Health and Human Services Secretary Xavier Becerra and Education Secretary Miguel Cardona sent a letter to school superintendents and elementary school principals urging them to increase uptake by holding vaccine clinics at schools and hosting conversations with pediatricians so parents could learn about the shots.
The administration’s messaging is getting reinforcement from Sesame Street.
“I got the COVID-19 vaccine today! My wing is feeling a little sore, but it’ll give my body an extra protective boost that keeps me and others healthy. Ms. @EricaRHill even said I’ve been getting vaccines since I was a little bird. I had no idea!” an official Twitter account for Big Bird, who is supposed to be 6 years old, said Saturday, referring to a CNN journalist.
Mr. Biden responded with “Good on ya, @BigBird. Getting vaccinated is the best way to keep your whole neighborhood safe.”
But Sen. Ted Cruz, Texas Republican, picked a fight with the eight-foot-tall Muppet.
“Government propaganda…for your 5 year old!” he tweeted, prompting Seth MacFarlane, the creator of “Family Guy,” to tweet that Sesame Street puppets are smarter than the senator.
Roughly 58% of the U.S. population is fully vaccinated against the disease, though the newly eligible children will boost the rate, at least in the near term. Polls suggest about a third of parents want to vaccinate their kids and another third is open to it but in a wait-and-see mode.
Meanwhile, the administration is nudging millions of adult workers to get vaccinated through a newly published regulation that requires private businesses and institutions with 100 or more employees to mandate the shots or weekly testing as of Jan. 4.
A federal appeals court temporarily blocked the rule Saturday, though the White House says it expects to prevail after a long legal fight.
Mr.
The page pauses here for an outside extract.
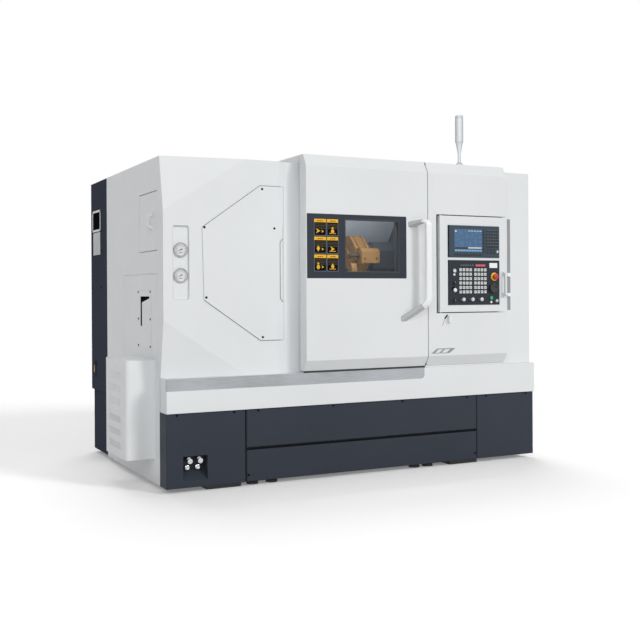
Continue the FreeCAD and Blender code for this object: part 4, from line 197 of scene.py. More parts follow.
def metal(name, colour, rough=0.3, stretch=(1.0, 1.0, 1.0), scale=60.0, depth=0.00002,
          change=0.12, edge=0.0, metallic=1.0):
    """Worked metal: lines or a fine grain that follow the stretch."""
    tree, shader = start_finish(name)
    shader.inputs["Metallic"].default_value = metallic
    lines = noise(tree, scale, 4.0, stretch)
    patches = spread(tree, noise(tree, *PATCHY))
    tone = blend_colours(tree, patches, shade(colour, 1.0 - change), colour)
    tone = blend_colours(tree, spread(tree, lines, 0.0, 0.5), tone, shade(colour, 1.0 + change))
    set_surface(tree, shader, tone, spread(tree, lines, rough - 0.06, rough + 0.08))
    relief(tree, shader, lines, depth, edge)


def plastic(name, colour, rough=0.4, edge=0.0):
    """Moulded plastic: fine spark grain and a slight change of gloss."""
    tree, shader = start_finish(name)
    handled = spread(tree, noise(tree, *HANDLED))
    tone = blend_colours(tree, handled, shade(colour, 0.92), shade(colour, 1.06))
    touched = spread(tree, noise(tree, *TOUCHED), rough - 0.05, rough + 0.07)
    set_surface(tree, shader, tone, touched)
    relief(tree, shader, noise(tree, *SPARK), 0.00003, edge)


def pane(name, colour, see_through):
    """Clear laminated glass, with faint smears in its gloss."""
    tree, shader = start_finish(name)
    smear = noise(tree, 6.0, 4.0, (1.0, 1.0, 3.0))
    tone = blend_colours(tree, smear, shade(colour, 0.9), colour)
    set_surface(tree, shader, tone, spread(tree, smear, 0.02, 0.09))
    shader.inputs["Alpha"].default_value = see_through


def lit_page(name, colour):
    """Screen of the control: a blue page, slightly uneven, that glows a little."""
    tree, shader = start_finish(name)
    cloudy = spread(tree, noise(tree, 45.0, 3.0))
    page = blend_colours(tree, cloudy, shade(colour, 0.86), shade(colour, 1.14))
    set_surface(tree, shader, page, spread(tree, cloudy, 0.18, 0.30))
    wire(tree, (page, shader.inputs["Emission Color"]))
    shader.inputs["Emission Strength"].default_value = 0.16


def clear_tube(name, middle, rim):
    """Clear moulded tube: pale where it is seen square on, darker where it is seen edge on."""
    tree, shader = start_finish(name)
    slant = tree.nodes.new("ShaderNodeLayerWeight")
    slant.inputs["Blend"].default_value = 0.55
    slanted = slant.outputs["Facing"]
    uneven = noise(tree, 25.0, 2.0)
    pale = blend_colours(tree, uneven, shade(middle, 0.95), middle)
    # The darker colour where the tube is seen edge on is painted shade, standing in for the dark
    # edges that refraction gives.
    tone = blend_colours(tree, slanted, pale, rim)
    set_surface(tree, shader, tone, spread(tree, uneven, 0.05, 0.12))
    # The faint glow is painted light that lifts the pale middle of the tube, which is not lit.
    wire(tree, (tone, shader.inputs["Emission Color"]),
         (spread(tree, slanted, 0.78, 1.0), shader.inputs["Alpha"]))
    shader.inputs["Emission Strength"].default_value = 0.18


coat("white_coat", (0.79, 0.805, 0.815), rough=0.42, edge=0.003)
coat("slate_coat", (0.036, 0.043, 0.058), rough=0.5, edge=0.003, change=0.08, gloss=0.15)
coat("cabinet_coat", (0.060, 0.067, 0.089), rough=0.6, edge=0.003, change=0.08, gloss=0.0)
coat("matt_black", (0.008, 0.008, 0.010), rough=0.7, change=0.2, gloss=0.0)
coat("bright_white", (0.93, 0.94, 0.95), rough=0.35, edge=0.002)
# Grey of the door handle's legs: painted shade on the handle's white paint.
coat("leg_grey", (0.50, 0.51, 0.52), rough=0.4, edge=0.002)
coat("display_coat", (0.045, 0.068, 0.090), edge=0.001, gloss=0.2)
coat("board_coat", (0.030, 0.036, 0.046), edge=0.001, gloss=0.15)
coat("deep_grey", (0.032, 0.036, 0.042), rough=0.5, change=0.1, gloss=0.2)
# Grey of painted shade in slots, and of a painted shadow streak.
coat("slot_grey", (0.33, 0.34, 0.345), rough=0.6, gloss=0.1)
coat("shade_grey_coat", (0.30, 0.31, 0.32), rough=0.5)
coat("guard_sheet", (0.33, 0.36, 0.40), rough=0.35, change=0.14)
coat("right_guard", (0.065, 0.075, 0.090), change=0.1, gloss=0.2)
coat("frame_coat", (0.030, 0.037, 0.050), rough=0.35, depth=0.00001, edge=0.0015, gloss=0.2)
metal("cast_grey", (0.30, 0.31, 0.31), rough=0.5, scale=220.0, depth=0.0002, metallic=0.4)
metal("brushed_rail", (0.40, 0.415, 0.435), rough=0.4, scale=40.0, stretch=(0.3, 12.0, 12.0),
      metallic=0.55, edge=0.001, change=0.35)
metal("ground_steel", (0.50, 0.51, 0.52), rough=0.26, scale=50.0, stretch=(1.0, 12.0, 12.0),
      edge=0.0008)
metal("bright_steel", (0.66, 0.67, 0.68), rough=0.2, scale=90.0, edge=0.0005)
metal("oiled_steel", (0.21, 0.115, 0.035), rough=0.36, scale=45.0, stretch=(1.0, 8.0, 8.0),
      metallic=0.35, edge=0.0015, change=0.4)
metal("black_steel", (0.05, 0.05, 0.05), rough=0.35, scale=80.0, metallic=0.7, edge=0.0006)
metal("gauge_chrome", (0.50, 0.51, 0.53), rough=0.2, scale=30.0, depth=0.000004)
metal("chrome", (0.75, 0.75, 0.76), rough=0.12, scale=30.0, depth=0.000004)
plastic("black_plastic", (0.018, 0.018, 0.020), edge=0.0006)
plastic("key_plastic", (0.010, 0.012, 0.016), rough=0.5, edge=0.0005)
plastic("legend_grey", (0.20, 0.24, 0.28), rough=0.5)
plastic("white_plastic", (0.72, 0.73, 0.72), rough=0.35, edge=0.0005)
plastic("red_plastic", (0.62, 0.022, 0.016), rough=0.3)
plastic("lit_red", (0.75, 0.12, 0.14))
plastic("lit_blue", (0.20, 0.42, 0.66))
plastic("yellow_plastic", (0.86, 0.46, 0.008), rough=0.45)
plastic("ring_yellow", (0.88, 0.64, 0.02))
plastic("plate_brown", (0.075, 0.055, 0.025), rough=0.6)
plastic("green_plastic", (0.02, 0.42, 0.12), rough=0.3)
clear_tube("clear_plastic", (0.86, 0.89, 0.92), (0.03, 0.035, 0.045))
pane("window_pane", (0.10, 0.12, 0.14), 0.10)
lit_page("lit_screen", (0.05, 0.12, 0.23))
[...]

Biden also mandated vaccines for the federal workforce. Nearly a dozen federal employees who say they have “natural immunity” from prior infection filed suit Monday over the rule, which requires them to be fully vaccinated by Nov. 22.
“The lack of a remote-work or a natural immunity exception, especially the latter, raises serious questions about whether the federal employee vaccine mandate is designed to accomplish a legitimate federal purpose. The paucity of exceptions on these very legitimate bases indicates that the mandate is, at the very least, arbitrary and capricious in addition to being over-broad and poorly designed,” said the complaint filed in U.S. District Court for the Southern District of Texas.
The complaining employees work for the U.S. Secret Services and the departments of Homeland Security, Transportation and Agriculture and said they can produce tests that show they have antibodies to the virus.
“The federal government has joined the vast majority of employers who have implemented vaccine mandates by refusing to carve out exceptions for employees who can demonstrate that they possess naturally acquired immunity,” said Jenin Younes, litigation counsel at the New Civil Liberties Alliance. “This scientifically unsound refusal effectively forces federal workers to subject themselves to an unnecessary medical procedure, violating their rights to bodily autonomy and to decline medical interventions under the United States Constitution.”
The Washington Post, citing union officials, reported that tens of thousands of federal workers have requested a religious exemption to the vaccine rule, ranging from little more than 60 people at the Education Department to thousands among the 38,000-employee force at the Bureau of Prisons.
White House principal deputy press secretary Karine Jean-Pierre said agencies will release their vaccination numbers after the Nov. 22 deadline but “we’re seeing strong compliance across the federal government.”
Ms. Jean-Pierre defended the decision to issue a contentious rule even as some employers lift vaccination rates with incentives or impose their own safety rules.
“We still have 1,300 people a day, approximately, dying of COVID. That should not be the number we are looking at,” she said. “We believe that in order to get this pandemic behind us we need to get more people vaccinated, and this is a way to do that.”